In crossing the bay, we met with a squall that tore our rotten sails to
pieces, prevented our getting into the Kill and drove us upon Long
Island. In our way, a drunken Dutchman, who was a passenger too, fell
overboard; when he was sinking, I reached through the water to his
shock pate, and drew him up, so that we got him in again. His ducking
sobered him a little, and he went to sleep, taking first out of his
pocket a book, which he desir'd I would dry for him. It proved to be
my old favorite author, Bunyan's Pilgrim's Progress, in Dutch, finely
printed on good paper, with copper cuts, a dress better than I had ever
seen it wear in its own language. I have since found that it has been
translated into most of the languages of Europe, and suppose it has
been more generally read than any other book, except perhaps the Bible.

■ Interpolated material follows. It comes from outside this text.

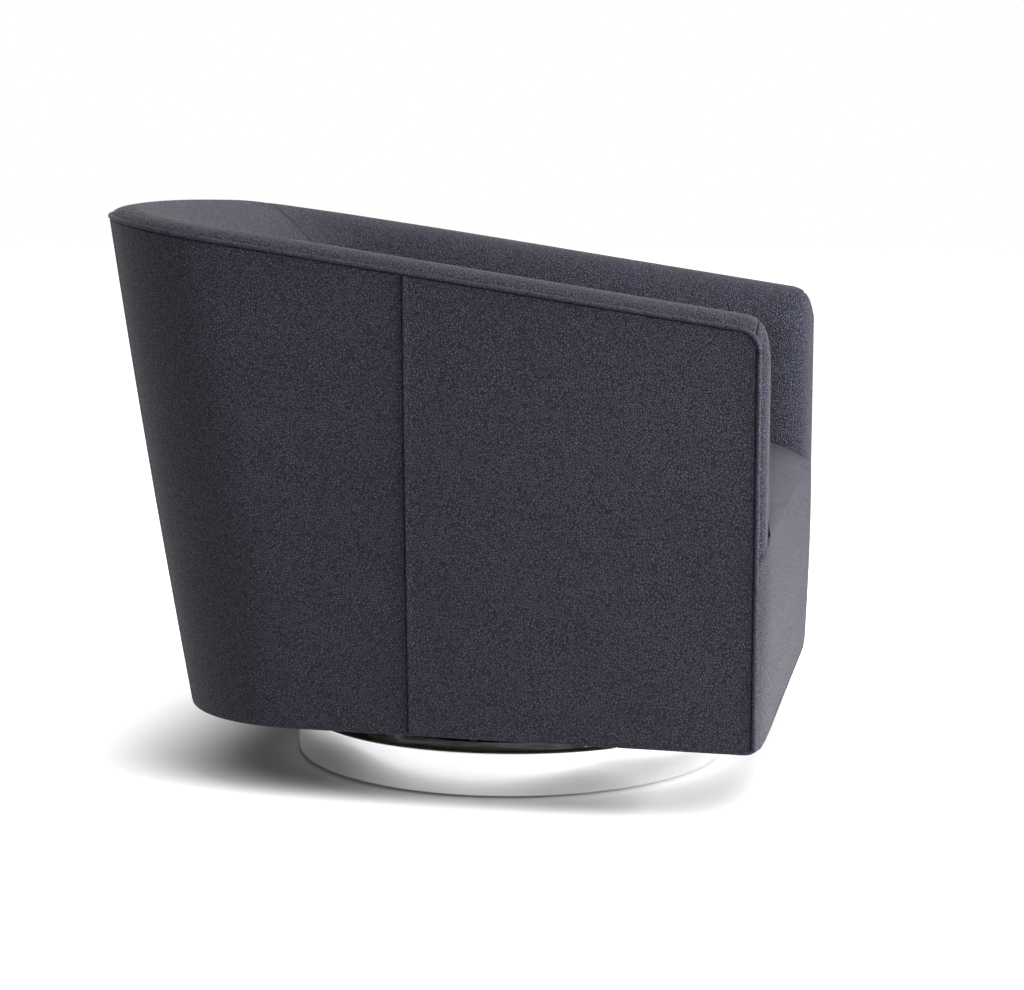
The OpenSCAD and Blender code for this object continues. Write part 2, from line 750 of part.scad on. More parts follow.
// The hidden face of a pad: over the top rail, or over the front post, then down
function hidden_face(f, z_low) =
    let (at_post = f < place(front_frame_y + timber_t + 0.5), s1 = timber_in + top_rail_w + 1.5,
         b = backness(f), s_low = at_post ? front_half_w - front_post_in + 1.5 : inner_in + 1,
         face = padded_face(f, leather_t + lay_gap, z_low),
         over = at_post ?
            [[10, 0.5], [20, -3.2], [35, -3.7], [50, -4.5], [70, -6], [s_low - 4, -8],
                [s_low, -14], [s_low, -22], [s_low, -30]] :
            [[10, 0.5], [18, -3.2], [30, -3.7], [s1 - 0.6, -3.7],
                for (d = [-1, -10, -20, -30, -38]) [s1 + b * 4, -top_rail_drop + d]])
        concat(
            [for (q = over) roll_point(f, q[0], q[1])],
            [for (i = [9:13]) let (p = face[i], q = wall_point(f, p[2], s_low))
                let (n = concat(u_out(f), 0)) mix(q, p + n * min(back_foam_t, (q - p) * n), b)]
        );

foam_low_z = 300;
arm_front_f = place(front_frame_y);

function arm_places() =
    concat([for (d = [0, 6, 13, timber_t + 0.2, timber_t + 0.8]) place(front_frame_y + d)],
        grid(place(-0.66 * front_edge), inner_seam_f));
function back_places() = grid(inner_seam_f, 5 - inner_seam_f);

module left_arm_foam() {
    fs = arm_places();
    color(foam_colour)
        sheet_solid([for (f = fs) padded_face(f, leather_t + lay_gap, foam_low_z)],
            [for (f = fs) hidden_face(f, foam_low_z)], true);
}

module right_arm_foam() {
    mirror([1, 0, 0]) left_arm_foam();
}

module back_foam() {
    fs = back_places();
    color(foam_colour)
        sheet_solid([for (f = fs) padded_face(f, leather_t + lay_gap, foam_low_z)],
            [for (f = fs) hidden_face(f, foam_low_z)], true);
}

module left_inside_arm_leather() {
    fs = arm_places();
    color(leather_colour)
        sheet_solid([for (f = fs) padded_face(f, 0, foam_low_z)],
            [for (f = fs) padded_face(f, leather_t, foam_low_z)], true);
}

module right_inside_arm_leather() {
    mirror([1, 0, 0]) left_inside_arm_leather();
}

module inside_back_leather() {
    fs = back_places();
    color(leather_colour)
        sheet_solid([for (f = fs) padded_face(f, 0, foam_low_z)],
            [for (f = fs) padded_face(f, leather_t, foam_low_z)], true);
}

module back_webbing() {
    color(board_colour)
        for (i = [0:strap_count - 1]) {
            z = mix(seat_side_z + 10, rim_plane(top_corner_y) - back_roll_drop - 40, i / (strap_count - 1));
            fs = grid(1.9, 3.1);
            sheet_solid(
                [for (f = fs) [for (dz = [0, strap_w]) strap_point(f, z + dz, 0)]],
                [for (f = fs) [for (dz = [0, strap_w]) strap_point(f, z + dz, 1.5)]]
            );
        }
}

function strap_point(f, z, s) = wall_point(f, z, inner_in + 0.3 + s);

// Outside boards and leather

function wall_column(f, s, low, m) = [for (z = steps(low, rim_z(f, m), 5)) wall_point(f, z, s)];
even_y = -0.53 * front_edge;
function front_places(m, n = 5) =
    [for (i = [0:n]) place(rim_y0 + m + (rim_corner_r - m) * (1 - cos(90 * i / n)))];

module wall_sheet(fs, s0, s1, low, m) {
    sheet_solid([for (f = fs) wall_column(f, s0, low, m)], [for (f = fs) wall_column(f, s1, low, m)]);
}

board_m = edge_in + 1;

module left_side_board() {
    color(board_colour)
        wall_sheet(concat(front_places(board_m), grid(place(even_y), outer_seam_f - 0.001)),
            board_in, board_in + board_t, skin_z, board_m);
}

module right_side_board() {
    mirror([1, 0, 0]) left_side_board();
}

module back_board() {
    color(board_colour)
        wall_sheet(grid(outer_seam_f + 0.001, 4.999 - outer_seam_f),
            board_in, board_in + board_t, skin_z, board_m);
}

seam_gap_f = 0.0008;

module left_side_front_leather() {
    color(leather_colour)
        wall_sheet(concat(front_places(edge_in), grid(place(even_y), seam_knot - seam_gap_f)),
            0, leather_t, skin_z, edge_in);
}

module left_side_rear_leather() {
    color(leather_colour)
        wall_sheet(grid(seam_knot + seam_gap_f, outer_seam_f - seam_gap_f), 0, leather_t, skin_z, edge_in);
}

module right_side_front_leather() {
    mirror([1, 0, 0]) left_side_front_leather();
}

module right_side_rear_leather() {
    mirror([1, 0, 0]) left_side_rear_leather();
}

module outside_back_leather() {
    color(leather_colour)
        wall_sheet(grid(outer_seam_f + seam_gap_f, 5 - outer_seam_f - seam_gap_f),
            0, leather_t, skin_z, edge_in);
}

// Seat and apron

function seat_top(x) = seat_crown * (1 - pow(abs(x) / seat_half, 2.4));
// How far the front face stands out at x and z
function apron_y(x, z) =
    let (across = 1 - pow(min(abs(x) / front_half_w, 1), 8),
         up = 0.55 + 0.45 * sin(180 * min(max((z - hem_z) / 440, 0), 1)))
        -front_edge - 1 - apron_belly * across * up;

// Depth of the inside back at seat height, at a distance x from the middle
function inside_y(x, gap) =
    let (half = seat_half - gap, r = inside_corner_r - gap, yc = inside_back_y - inside_corner_r,
         rb = back_r(half, r), d = abs(x))
        d <= rb * cos(corner_turn) ? yc - (rb - r) * sin(corner_turn) + sqrt(rb * rb - d * d) :
        yc + sqrt(max(0, r * r - pow(d - half + r, 2)));

// The seat's upper face at x, from the rear forward and over the front to the crease's height, inset by e
function seat_face(x, e) =
    let (top = seat_side_z + seat_top(x), b = seat_round_z + seat_top(x), zc = crease_in_z,
         y_front = apron_y(x, zc), yc = y_front + seat_round_y, rear = inside_y(x, lay_gap) - 0.5)
        concat(
            [for (t = [0, 0.15, 0.35, 0.6, 0.8])
                [x, mix(rear, yc, t), top - e - seat_fall * (1 - t) - 26 * pow(1 - t, 6)]],
            [for (a = [90, 72, 54, 36, 18, 0]) [x, yc - (seat_round_y - e) * cos(a), zc + (b - e) * sin(a)]]
        );

seat_side_x = seat_half - lay_gap;
half_columns = [0.4, 0.7, 0.84, 0.93, 0.985, 1];
seat_columns = concat([for (i = [5:-1:0]) -half_columns[i]], [0], half_columns) * seat_side_x;

module seat_foam() {
    e = leather_t + lay_gap + 0.5;
    limit = seat_half - e - lay_gap;
    xs = [for (x = seat_columns) max(-limit, min(limit, x))];
    fs = [for (x = xs) concat(seat_face(x, e), [[x, apron_y(x, deck_z) + e, deck_z]])];
    last = len(fs[0]) - 1;
    color(foam_colour)
        sheet_solid(fs,
            [for (f = fs)
                [for (i = [0:last]) [f[0][0], mix(f[0][1], front_frame_y, i / last), deck_z]]], true);
}

// Upper edge of the apron, which falls to the outside under the arm fronts
function crease_z(x) =
    let (t = (abs(x) - seat_half) / (front_half_w - seat_half))
        mix(crease_in_z, crease_out_z, pow(max(0, t), 1.5));
// Columns of the apron at a height z, inset by e at its sides
function apron_x(z, e) =
    let (edge = -wall_point(0, z, edge_in + e)[0],
         side = [for (t = [0, 0.3, 0.65, 1]) mix(seat_half + 2, edge, t)])
        concat([for (i = [3:-1:0]) -side[i]], seat_columns, side);
function apron_rows(i, e) =
    let (x0 = apron_x(crease_in_z, e)[i], top = crease_z(x0))
        [for (z = steps(top, skin_z, 5)) let (x = apron_x(z, e)[i]) [x, apron_y(x, z) + e, z]];

// The seat and the apron are one cover. Beside the seat it exists only below the crease.
module seat_leather() {
    n = len(apron_x(crease_in_z, 0));
    column = function (i, e)
        let (rows = apron_rows(i, e), x = rows[0][0],
             face = abs(x) < seat_half ? seat_face(x, e) : [for (k = [0:10]) rows[0]])
            concat(face, [for (k = [1:5]) rows[k]]);
    grids = [for (e = [0, leather_t]) [for (i = [0:n - 1]) column(i, e)]];
    has = [for (i = [0:n - 2]) [for (j = [0:14]) j >= 10 || (i >= 4 && i < n - 5)]];
    color(leather_colour) patch_solid(grids[0], grids[1], has);
}

module apron_foam() {
    e = leather_t + lay_gap;
    columns = [for (i = [0, 1, 2, 3, 4, 8, 10, 12, 16, 17, 18, 19, 20]) apron_rows(i, e)];
    squash = function (rows)
        let (top = abs(rows[0][0]) < seat_half + 1 ? deck_z - lay_gap : rows[0][2] - lay_gap)
            [for (k = [0:5]) let (z = mix(top, skin_z, k / 5)) [rows[k][0], apron_y(rows[k][0], z) + e, z]];
    color(foam_colour)
        sheet_solid([for (c = columns) squash(c)],
            [for (c = columns) [for (p = squash(c)) [p[0], front_frame_y - lay_gap, p[2]]]], true);
}

// Outline of the left arm's front face, inset by e, for a face whose top has fallen by fall
function arm_front_ring(y, e, fall) =
    let (top = rim_plane(y) - fall, xo = function (z) wall_point(0, z, edge_in + e)[0],
         reach = front_half_w - seat_half - ridge_in)
        concat(
            [for (t = [0.02, 0.3, 0.6, 1])
                let (x = mix(-seat_half - e, xo(crease_out_z), t)) [x, y, crease_z(x) + e + lay_gap]],
            [for (z = [top - 60, top + 2.8 - e / 2]) [xo(z), y, z]],
            [for (a = [13, 35, 65])
                [-front_half_w + ridge_in - (ridge_in - e) * cos(a), y, top + (roll_rise - e) * sin(a)]],
            [for (a = [90, 60, 30, 0])
                [-front_half_w + ridge_in + (reach - e) * cos(a), y,
                    top + roll_rise - arm_roll_drop + (arm_roll_drop - e) * sin(a)]],
            [[-seat_half - e, y, crease_in_z + 60]]
        );
front_belly = 6.5;
function arm_front_rings(e) = [
    arm_front_ring(front_frame_y - lay_gap, e, corner_fall(front_frame_y, -3)),
    arm_front_ring(rim_y0 + 2.8, e, corner_fall(rim_y0 + 2.8, -3)),
    arm_front_ring(rim_y0 - 1 + e / 2, e + 0.5, corner_fall(rim_y0 - 1, -3)),
    arm_front_ring(rim_y0 - 4.5 + e, e + 5, corner_fall(rim_y0 - 3, -3) - 4),
    arm_front_ring(rim_y0 - front_belly + e, e + 15, corner_fall(rim_y0 - 3, -3) - 4)
];

module left_arm_front_foam() {
    color(foam_colour) ring_loft(arm_front_rings(leather_t + lay_gap));
}

module right_arm_front_foam() {
    mirror([1, 0, 0]) left_arm_front_foam();
}

module left_arm_front_leather() {
    color(leather_colour) ring_shell(arm_front_rings(0), arm_front_rings(leather_t));
}

module right_arm_front_leather() {
    mirror([1, 0, 0]) left_arm_front_leather();
}

// Trim

function mark(f) = concat(u_out(f), 0);

module top_welt() {
    edge_f = place(rim_y0 + welt_in);
    low = [for (z = steps(skin_z, rim_z(edge_f, welt_in) - 40, 4)) z];
    fs = concat(front_places(welt_in, 6), grid(place(even_y), 2.5));
    left = concat([for (z = low) wall_point(edge_f, z, welt_in)],
        [for (f = fs) wall_point(f, rim_z(f, welt_in), welt_in)]);
    marks = concat([for (z = low) mark(0)], [for (f = fs) mark(f)]);
    n = len(left);
    color(leather_colour)
        cord(concat(left, [for (i = [n - 2:-1:0]) flip(left[i])]),
            concat(marks, [for (i = [n - 2:-1:0]) flip(marks[i])]), welt_d);
}

hem_d = 5;

module hem_roll() {
    fs = grid(place(rim_y0 + 3), 2.5);
    x1 = front_half_w - 12;
    front = [for (x = [0, seat_half / 2, seat_half])
        [-x, apron_y(x, skin_z) + hem_d / 2 + 0.4, hem_z + hem_d / 2]];
    side = [for (f = fs) let (p = bottom_point(f, hem_d / 2 + 0.2)) [p[0], p[1], hem_z + hem_d / 2]];
    corner = [[-x1, apron_y(x1, skin_z) + hem_d / 2 + 0.6, hem_z + hem_d / 2]];
    left = concat(front, corner, side);
    marks = [for (p = left) [0, 0, 1]];
    n = len(left);
    color(leather_colour)
        cord(concat(left, [for (i = [n - 2:-1:0]) flip(left[i])]),
            concat(marks, [for (i = [n - 2:-1:0]) marks[i]]), hem_d);
}

module dust_cover() {
    fs = grid(side_rail_f, 5 - side_rail_f);
    color([0.06, 0.06, 0.06])
        translate([0, 0, frame_z - 0.8])
            linear_extrude(0.8)
                difference() {
                    polygon([for (f = fs) bottom_point(f, timber_in + 1)]);
                    circle(r = plate_side * 0.72);
                }
}

base_drum();
drum_top_ring();
base_board();
glide_blocks();
floor_glides();
base_screws();
swivel_lower_plate();
lower_plate_bolts();
pivot_pin();
ball_cage();
swivel_balls();
swivel_upper_plate();
upper_plate_bolts();
swivel_board();
swivel_bearers();
front_rail();
left_side_rail();
right_side_rail();
rear_rail();
corner_blocks();
left_front_post();
right_front_post();
left_arm_posts();
right_arm_posts();
back_posts();
left_top_rail();
right_top_rail();
back_top_rail();
seat_front_rail();
seat_rear_rail();
seat_springs();
spring_clips();
back_webbing();
left_side_board();
right_side_board();
back_board();
left_arm_foam();
right_arm_foam();
back_foam();
seat_foam();
apron_foam();
left_arm_front_foam();
right_arm_front_foam();
left_side_front_leather();
left_side_rear_leather();
right_side_front_leather();
right_side_rear_leather();
outside_back_leather();
left_inside_arm_leather();
right_inside_arm_leather();
inside_back_leather();
left_arm_front_leather();
right_arm_front_leather();
seat_leather();
top_welt();
hem_roll();
dust_cover();
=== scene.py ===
import json
import math

import bmesh
import bpy
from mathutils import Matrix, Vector

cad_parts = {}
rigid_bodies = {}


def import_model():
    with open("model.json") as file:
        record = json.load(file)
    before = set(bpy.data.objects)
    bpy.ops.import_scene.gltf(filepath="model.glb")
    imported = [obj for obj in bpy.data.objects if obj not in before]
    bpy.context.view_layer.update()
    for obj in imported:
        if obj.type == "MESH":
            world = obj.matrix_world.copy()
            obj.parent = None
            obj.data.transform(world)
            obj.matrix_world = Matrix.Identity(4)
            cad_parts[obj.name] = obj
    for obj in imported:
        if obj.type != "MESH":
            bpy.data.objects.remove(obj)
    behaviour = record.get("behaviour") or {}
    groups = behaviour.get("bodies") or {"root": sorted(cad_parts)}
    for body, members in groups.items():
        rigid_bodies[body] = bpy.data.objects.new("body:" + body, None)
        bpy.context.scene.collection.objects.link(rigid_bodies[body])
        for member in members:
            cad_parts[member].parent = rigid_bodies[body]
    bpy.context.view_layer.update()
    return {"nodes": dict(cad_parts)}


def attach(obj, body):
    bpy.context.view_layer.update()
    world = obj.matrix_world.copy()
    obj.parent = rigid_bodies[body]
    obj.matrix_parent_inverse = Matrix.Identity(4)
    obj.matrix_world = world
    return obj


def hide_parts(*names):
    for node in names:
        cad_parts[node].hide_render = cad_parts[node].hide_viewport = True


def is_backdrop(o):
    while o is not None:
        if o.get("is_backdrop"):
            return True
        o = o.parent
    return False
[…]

Honest John was the first that I know of who mix'd narration and
dialogue; a method of writing very engaging to the reader, who in the
most interesting parts finds himself, as it were, brought into the
company and present at the discourse. De Foe in his Cruso, his Moll
Flanders, Religious Courtship, Family Instructor, and other pieces, has
imitated it with success; and Richardson has done the same, in his
Pamela, etc.
When we drew near the island, we found it was at a place where there
could be no landing, there being a great surff on the stony beach. So
we dropt anchor, and swung round towards the shore. Some people came
down to the water edge and hallow'd to us, as we did to them; but the
wind was so high, and the surff so loud, that we could not hear so as
to understand each other. There were canoes on the shore, and we made
signs, and hallow'd that they should fetch us; but they either did not
understand us, or thought it impracticable, so they went away, and
night coming on, we had no remedy but to wait till the wind should
abate; and, in the meantime, the boatman and I concluded to sleep, if
we could; and so crowded into the scuttle, with the Dutchman, who was
still wet, and the spray beating over the head of our boat, leak'd
thro' to us, so that we were soon almost as wet as he. In this manner
we lay all night, with very little rest; but, the wind abating the next
day, we made a shift to reach Amboy before night, having been thirty
hours on the water, without victuals, or any drink but a bottle of
filthy rum, and the water we sail'd on being salt.